Begin with the line that contains "Turn this picture" and transcribe each line after it, up to and including the last line of the listing below.

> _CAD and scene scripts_

===============

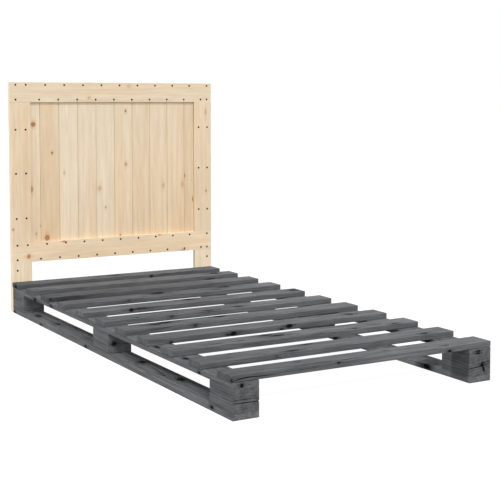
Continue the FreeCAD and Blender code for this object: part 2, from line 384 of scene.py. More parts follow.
class WoodEffects:
    """The node groups that both woods use.

    A scale says how fine a noise is, twice across the log and once along it. A span holds where a
    fade starts and where it ends.
    """

    # Growth rings: how their lines drift, when late wood comes in a year, and how years differ
    slow_drift: Point = (9.0, 9.0, 1.3)
    quick_drift: Point = (70.0, 70.0, 7.0)
    quick_detail: float = 1.0
    quick_share: float = 0.12
    late_rise: Span = (0.38, 0.88)
    late_fall: Span = (0.9, 1.0)
    year_power: float = 1.6
    year_share: float = 0.85
    least_year: float = 0.25

    # Fibres: the scale, octaves and roughness of each kind of streak
    streaks: dict[str, tuple[Point, float, float]] = {
        "Fine": ((1500.0, 1500.0, 22.0), 2.0, 0.6),
        "Middle": ((420.0, 420.0, 4.5), 2.0, 0.6),
        "Broad": ((75.0, 75.0, 1.1), 2.0, 0.5),
        "Mottle": ((52.0, 52.0, 6.5), 4.0, 0.62),
    }

    # Knots: how ragged they are, and the spans of their looks in their own radii
    ragged_scale: float = 1.1
    ragged_detail: float = 4.0
    ragged_roughness: float = 0.65
    swell_share: float = 1.6
    least_swell: float = 0.2
    flare_along: float = 0.5
    flare_across: float = 0.8
    heart_fall: Span = (0.66, 1.04)
    rim_rise: Span = (0.62, 0.95)
    rim_fall: Span = (1.0, 1.3)
    halo_fall: Span = (0.5, 2.2)
    bend_fall: Span = (0.0, 4.5)

    # Rubbed edges: the patches of their wear
    wear_scale: Point = (90.0, 90.0, 24.0)
    wear_detail: float = 3.0
    wear_rise: Span = (0.35, 0.65)

    def __init__(self) -> None:
        """Builds each group once."""
        self.rings = self.growth_rings()
        self.fibres = self.fine_fibres()
        self.knots = self.branch_knots()
        self.edges = self.rubbed_edges()

    def growth_rings(self) -> bpy.types.NodeTree:
        """Builds the rings of the log, as dark late wood between pale early wood.

        Returns:
            The group, which reads a place in the log and gives the share of late wood there.
        """
        inputs = (("Log", "Vector"), ("Spacing", "Float"), ("Wander", "Float"), ("Bend", "Float"))
        desk, taken, given = open_group("growth_rings", inputs, ("Late Wood",))
        place = taken.outputs["Log"]
        parts = desk.parts(place)
        across = desk.sum("POWER", parts[0], 2.0)
        deep = desk.sum("POWER", parts[1], 2.0)
        radius = desk.sum("SQRT", desk.sum("ADD", across, deep))
        slow = desk.grain(place, self.slow_drift)
        quick = desk.grain(place, self.quick_drift, self.quick_detail)
        drift = desk.sum("ADD", slow, desk.sum("MULTIPLY", quick, self.quick_share))
        moved = desk.sum("MULTIPLY_ADD", drift, taken.outputs["Wander"], radius)
        moved = desk.sum("ADD", moved, taken.outputs["Bend"])
        phase = desk.sum("DIVIDE", moved, taken.outputs["Spacing"])
        year = desk.sum("FRACT", phase)
        rise = desk.fade(year, *self.late_rise)
        fall = desk.fade(year, *self.late_fall, 1.0, 0.0)
        number = desk.add("ShaderNodeTexWhiteNoise", noise_dimensions="1D")
        desk.feed(number, "W", desk.sum("FLOOR", phase))
        tone = desk.sum("POWER", number.outputs["Value"], self.year_power)
        strength = desk.sum("MULTIPLY_ADD", tone, self.year_share, self.least_year)
        late = desk.sum("MULTIPLY", desk.sum("MULTIPLY", rise, fall), strength)
        desk.feed(given, "Late Wood", late)
        return desk.tree

    def fine_fibres(self) -> bpy.types.NodeTree:
        """Builds the streaks of the fibres along the grain, from hair-thin ones to broad patches.

        Returns:
            The group, which reads a place in the log.
        """
        desk, taken, given = open_group("fine_fibres", (("Log", "Vector"),), tuple(self.streaks))
        for label, (scale, detail, roughness) in self.streaks.items():
            desk.feed(given, label, desk.grain(taken.outputs["Log"], scale, detail, roughness))
        return desk.tree

    def branch_knots(self) -> bpy.types.NodeTree:
        """Builds the knots of a timber from its knot attributes.

        Returns:
            The group, which gives the knots' hearts, rims and halos, and how the rings bend.
        """
        inputs = [("Knot %d" % (index + 1), "Vector") for index in range(KNOT_SLOTS)]
        looks = ("Heart", "Rim", "Halo", "Bend")
        desk, taken, given = open_group("branch_knots", inputs, looks)
        totals: dict[str, object] = dict.fromkeys(looks, 0.0)
        for label, _ in inputs:
            parts = desk.parts(taken.outputs[label])
            first = desk.sum("POWER", parts[0], 2.0)
            second = desk.sum("POWER", parts[1], 2.0)
            flat = desk.add("ShaderNodeCombineXYZ")
            desk.feed(flat, 0, parts[0])
            desk.feed(flat, 1, parts[1])
            uneven = desk.clouds(
                flat.outputs[0], self.ragged_scale, self.ragged_detail, self.ragged_roughness
            )
            length = desk.sum("SQRT", desk.sum("ADD", first, second))
            swell = desk.sum("MULTIPLY_ADD", uneven, self.swell_share, self.least_swell)
            distance = desk.sum("MULTIPLY", length, swell)
            flare = desk.sum("POWER", desk.sum("MULTIPLY", parts[0], self.flare_along), 2.0)
            flare = desk.sum("SQRT", desk.sum("MULTIPLY_ADD", second, self.flare_across, flare))
            strength = desk.sum("MAXIMUM", parts[2], 0.0)
            inner = desk.fade(distance, *self.rim_rise)
            outer = desk.fade(distance, *self.rim_fall, 1.0, 0.0)
            rim = desk.sum("MULTIPLY", inner, outer)
            found = {
                "Heart": desk.fade(distance, *self.heart_fall, 1.0, 0.0),
                "Rim": desk.sum("MULTIPLY", rim, strength),
                "Halo": desk.fade(desk.sum("MULTIPLY", flare, swell), *self.halo_fall, 1.0, 0.0),
                "Bend": desk.fade(distance, *self.bend_fall, 1.0, 0.0),
            }
            for key, value in found.items():
                value = desk.sum("MULTIPLY", value, strength)
                totals[key] = desk.sum("MAXIMUM", totals[key], value)
        for key, value in totals.items():
            desk.feed(given, key, value)
        return desk.tree

    def rubbed_edges(self) -> bpy.types.NodeTree:
        """Builds the patchy wear along eased edges.

        Returns:
            The group, which reads the edge attribute and a place in the log.
        """
        inputs = (("Log", "Vector"), ("Edge", "Float"))
        desk, taken, given = open_group("rubbed_edges", inputs, ("Worn",))
        patches = desk.grain(taken.outputs["Log"], self.wear_scale, self.wear_detail)
        patches = desk.fade(patches, *self.wear_rise)
        desk.feed(given, "Worn", desk.sum("MULTIPLY", taken.outputs["Edge"], patches))
        return desk.tree


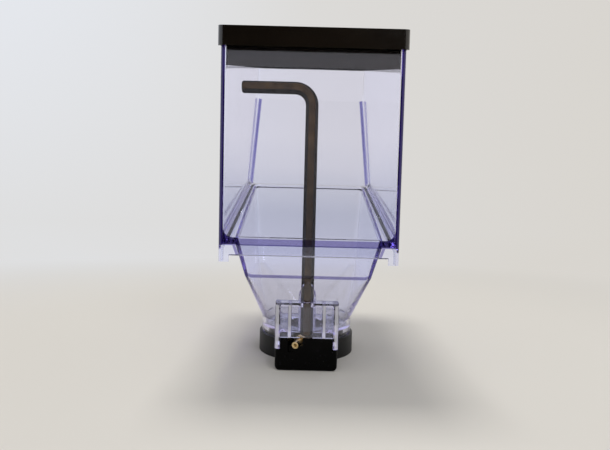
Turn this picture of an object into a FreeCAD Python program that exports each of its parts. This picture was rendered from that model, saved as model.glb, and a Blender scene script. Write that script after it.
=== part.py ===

===============

> _COMPLETE OUTPUT_
Turn this picture of an object into a FreeCAD Python program that exports each of its parts. This picture was rendered from that model, saved as model.glb, and a Blender scene script. Write that script after it.
=== part.py ===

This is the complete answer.